Ey azizim! Üç şeyde kurtuluş vardır. Aklında tutman için söylüyorum sana: Birincisi Allah’tan korkmak, ikincisi helâl rızık aramak, üçüncüsü doğru yoldan ilerlemektir. Bu üç meziyete sahip kimse kurtuluşa ermiş demektir.
Eğer tevazuyu hüner edinirsen bütün cihan seni sever. Zenginlerin önünde başını eğme; onlara kulluk edersen imanın elden gider. Para için dünya düşkünü kimseyi övme; bu kirliliktir. Dünya malı hırsıyla yanan kimseden Cenâb-ı Hak nefret eder. Elinde hesapsız mal ve servet bulunsun, sonra kabirde mahrumiyet çek; bu nasıl bir iştir!

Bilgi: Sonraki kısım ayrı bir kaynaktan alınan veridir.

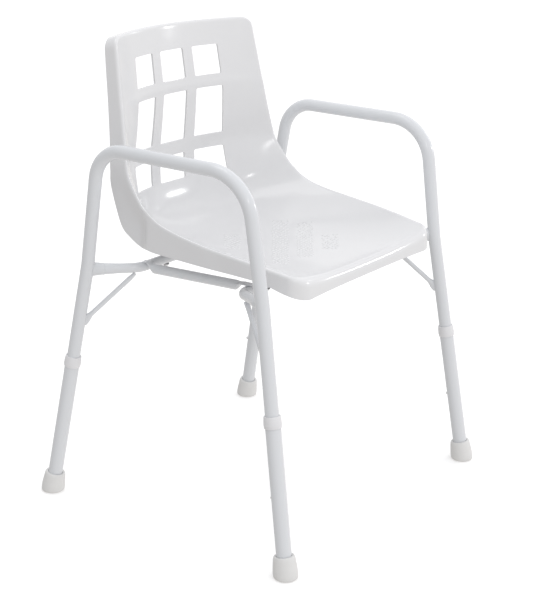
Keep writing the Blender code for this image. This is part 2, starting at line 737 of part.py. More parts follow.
def shell_open_mesh():
    """The shell's outer skin: seat and back, rolled rim and skirt, with the windows left out."""
    surface = ShellSurface()
    half_width = surface.rim[len(STATIONS) // 2].x
    columns = shell_columns(half_width)
    rows = SHELL_ROWS
    last_row, last_column = len(rows) - 1, len(columns) - 1
    stations = [[bent_station(surface, row, share) for share in columns] for row in rows]
    spots = [[surface.point(stations[i][j], columns[j]) for j in range(len(columns))]
             for i in range(len(rows))]

    loop = [(0, j) for j in range(last_column)]
    loop += [(i, last_column) for i in range(last_row)]
    loop += [(last_row, j) for j in range(last_column, 0, -1)]
    loop += [(i, 0) for i in range(last_row, 0, -1)]

    rings = []
    for i, j in loop:
        share = columns[j]
        on_end = i in (0, last_row)
        from_front = i <= last_row // 2
        next_j = min(max(j, 1), last_column - 1)
        next_i = min(max(i, 1), last_row - 1) if on_end else i
        radius = FRONT_CORNER_R if from_front else TOP_CORNER_R
        end_half_width = surface.rim[0 if from_front else -1].x
        turn = math.asin(corner_turn(share, end_half_width, radius)) / (math.pi / 2)
        on_side = turn if on_end else 1.0
        ring = rim_ring(surface, stations[i][j], share, spots[i][j], spots[next_i][next_j],
                        on_side, from_front)
        rings.append(ring)
    for (i, j), ring in zip(loop, rings):
        spots[i][j] = ring[0]

    bm = bmesh.new()
    grid = [[bm.verts.new(spot) for spot in row] for row in spots]
    for i in range(last_row):
        for j in range(last_column):
            if in_window(rows[i], rows[i + 1], columns[j], columns[j + 1]):
                continue
            bm.faces.new((grid[i][j], grid[i][j + 1], grid[i + 1][j + 1], grid[i + 1][j]))
    lines = [[grid[i][j]] + [bm.verts.new(point) for point in ring[1:]]
             for (i, j), ring in zip(loop, rings)]
    for line, after in zip(lines, lines[1:] + lines[:1]):
        for step in range(len(line) - 1):
            bm.faces.new((line[step], line[step + 1], after[step + 1], after[step]))
    return bm


def make_boss(name, middle, tree):
    """A post under the seat that a bolt screws into; its top follows the shell."""
    bottom = middle.z + CROSS_TUBE_R + GAP
    bm = bmesh.new()
    ring_low, ring_high = [], []
    for step in range(BOSS_SIDES):
        turn = 2 * math.pi * step / BOSS_SIDES
        x, y = middle.x + BOSS_R * math.cos(turn), middle.y + BOSS_R * math.sin(turn)
        hit = tree.ray_cast(Vector((x, y, bottom)), Vector((0, 0, 1)))[0]
        ring_low.append(bm.verts.new((x, y, bottom)))
        ring_high.append(bm.verts.new((x, y, hit.z - SHELL_THICKNESS * 0.5)))
    hit = tree.ray_cast(Vector((middle.x, middle.y, bottom)), Vector((0, 0, 1)))[0]
    top = bm.verts.new((middle.x, middle.y, hit.z - SHELL_THICKNESS * 0.5))
    bm.faces.new(ring_low)
    for step in range(BOSS_SIDES):
        after = (step + 1) % BOSS_SIDES
        bm.faces.new((ring_low[step], ring_low[after], ring_high[after], ring_high[step]))
        bm.faces.new((ring_high[step], ring_high[after], top))
    return as_cutter(add_object(name, finish_mesh(bm, name)))


def make_seat_shell(materials):
    bm = shell_open_mesh()
    bmesh.ops.recalc_face_normals(bm, faces=bm.faces)
    seat_face = min(bm.faces, key=lambda face: (face.calc_center_median().xy).length)
    if seat_face.normal.z < 0:
        bmesh.ops.reverse_faces(bm, faces=bm.faces)
    tree = BVHTree.FromBMesh(bm)
    mesh = bpy.data.meshes.new("seat_shell")
    bm.to_mesh(mesh)
    bm.free()
    mesh.shade_smooth()
    shell = add_object("seat_shell", mesh, materials["seat_plastic"])
    wall = shell.modifiers.new("wall", "SOLIDIFY")
    wall.thickness = SHELL_THICKNESS
    wall.offset = -1.0
    for side_name, side in SIDES.items():
        for end_name, end in ENDS.items():
            middle = bolt_point(side, end)
            boss = make_boss(f"boss_{end_name}_{side_name}", middle, tree)
            add_boolean(shell, boss, "UNION")
            low = middle + Vector((0, 0, CROSS_TUBE_R * 0.5))
            high = middle + Vector((0, 0, BOLT_REACH + 0.002))
            name = f"boss_bore_{end_name}_{side_name}"
            add_boolean(shell, round_cutter(name, low, high, BOLT_HOLE_R, 10))
    return shell


def make_seat_bolts(materials):
    """Bolts and washers below the cross tubes, up through them into the shell's bosses."""
    for side_name, side in SIDES.items():
        for end_name, end in ENDS.items():
            middle = bolt_point(side, end)
            under = middle.z - CROSS_TUBE_R - GAP
            washer_low = under - WASHER_THICKNESS
            head_top = washer_low - GAP
            head_low = head_top - BOLT_HEAD_HEIGHT
            profile = [(0.0, middle.z + BOLT_REACH), (BOLT_R, middle.z + BOLT_REACH),
                       (BOLT_R, head_top), (BOLT_HEAD_R, head_top),
                       (BOLT_HEAD_R * 0.8, head_low), (0.0, head_low)]
            name = f"seat_bolt_{end_name}_{side_name}"
            bolt = add_object(name, turned_mesh(name, profile, False, 12),
                              materials["bright_steel"])
            bolt.location = (middle.x, middle.y, 0.0)
            profile = [(WASHER_R, under), (WASHER_R, washer_low),
                       (BOLT_HOLE_R, washer_low), (BOLT_HOLE_R, under)]
            name = f"seat_washer_{end_name}_{side_name}"
            washer = add_object(name, turned_mesh(name, profile, True, 12),
                                materials["bright_steel"])
            washer.location = (middle.x, middle.y, 0.0)


def main():
    start_scene()
    materials = make_materials()
    for end_name, end in ENDS.items():
        make_cross_tube(end_name, end, materials)
    for side_name, side in SIDES.items():
        make_side_frame(f"side_frame_{side_name}", side, materials)
        make_rail(f"seat_rail_{side_name}", side, materials)
        for end_name, end in ENDS.items():
            make_socket(f"socket_{end_name}_{side_name}", side, end, materials)
            make_brace(f"brace_{end_name}_{side_name}", side, end, materials)
    make_legs(materials)
    make_seat_shell(materials)
    make_seat_bolts(materials)


main()
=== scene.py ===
"""Shower chair: the finished look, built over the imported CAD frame.

Metres, +Z up, the sitter faces -Y and the sitter's right side is at -X.
"""

import json
import math
import random

import bmesh
import bpy
from mathutils import Matrix, Vector
from mathutils.bvhtree import BVHTree


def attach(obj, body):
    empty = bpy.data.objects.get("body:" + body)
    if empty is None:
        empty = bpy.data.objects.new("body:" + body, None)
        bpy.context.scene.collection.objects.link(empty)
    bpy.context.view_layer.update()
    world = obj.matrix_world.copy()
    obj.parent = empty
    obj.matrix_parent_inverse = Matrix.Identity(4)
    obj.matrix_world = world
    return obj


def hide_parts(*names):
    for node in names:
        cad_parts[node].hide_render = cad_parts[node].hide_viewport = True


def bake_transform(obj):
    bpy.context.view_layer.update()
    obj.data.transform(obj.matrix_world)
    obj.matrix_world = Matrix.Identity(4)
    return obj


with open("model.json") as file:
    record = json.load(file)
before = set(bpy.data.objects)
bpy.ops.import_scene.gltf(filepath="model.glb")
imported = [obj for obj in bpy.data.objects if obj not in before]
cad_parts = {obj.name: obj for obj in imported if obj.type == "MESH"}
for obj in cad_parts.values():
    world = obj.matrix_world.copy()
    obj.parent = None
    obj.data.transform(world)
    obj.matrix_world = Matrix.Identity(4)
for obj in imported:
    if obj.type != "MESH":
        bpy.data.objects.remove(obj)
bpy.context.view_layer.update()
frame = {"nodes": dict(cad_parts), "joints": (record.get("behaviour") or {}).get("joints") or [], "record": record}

RECORD = frame["record"]
SCENE = bpy.context.scene
SIDES = {"right": -1, "left": 1}
ENDS = {"front": -1, "rear": 1}
LEGS = [(f"{end}_{side}", SIDES[side], ENDS[end]) for end in ENDS for side in SIDES]
FLOOR_POINTS = {m["name"][len("floor_"):]: Vector(m["pos_m"]) for m in RECORD["mounts"]}
AXES = {joint["name"]: Vector(joint["axis"]) for joint in frame["joints"]}
UPS = {leg: AXES[f"height_{leg}"] for leg, _, _ in LEGS}
UPWARDS = Vector((0, 0, 1))

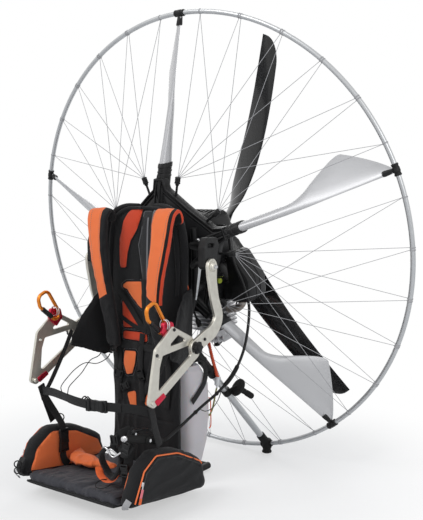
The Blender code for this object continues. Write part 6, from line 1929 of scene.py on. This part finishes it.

Ey oğul! Eğer Allah’ın adaletinden ve ihsanından haberdar isen daima O’nun zikriyle meşgul ol. Sabah ve akşamını Allah Tealâ’yı zikrederek dirilt, günlerini gaflet içinde geçirme. Cenâb-ı Kibriyâ’nın zikri insanın ruhuna gıda, kalp yaralarına merhem olur. O’nun zikri sana can yoldaşı olursa, nasıl köşk ve saray hevesinde olursun? Âlemlerin Rabbi’nin zikrinden gafil olduğun an, şeytanla yoldaşlık ettiğin andır.
Ey oğul! Her uzvun bir zikri vardır; yedi uzvun da ayrı ayrı zikreder. Elin zikri, âciz olan kimselere yardım etmektir, ayağın zikri ise yakınları ziyaret etmektir. Gözün zikri Allah korkusundan yaş dökmek ve Hak Tealâ’nın ayetlerine bakmaktır. Kur’an-ı Kerim’in mübarek sözlerini dinlemek de kulağın zikridir. Elinden geldiği kadar gece gündüz zikrullaha çalış.
Kalbinin Cenâb-ı Hakk’a sevgisi onun zikri olur. Çalışıp çabala ki bu zikir sende hâsıl olsun. Her dem günahta olan kimse nasıl Yüce Mevlâ’nın zikrinden lezzet alabilir? Kur’an-ı Kerim okumak dilin zikridir; her kim ki bundan nasiplenmezse zarardadır. Allah Tealâ’nın verdiği nimetlere daima şükreyle ki Cenâb-ı Kibriya sana daha çok nimet versin.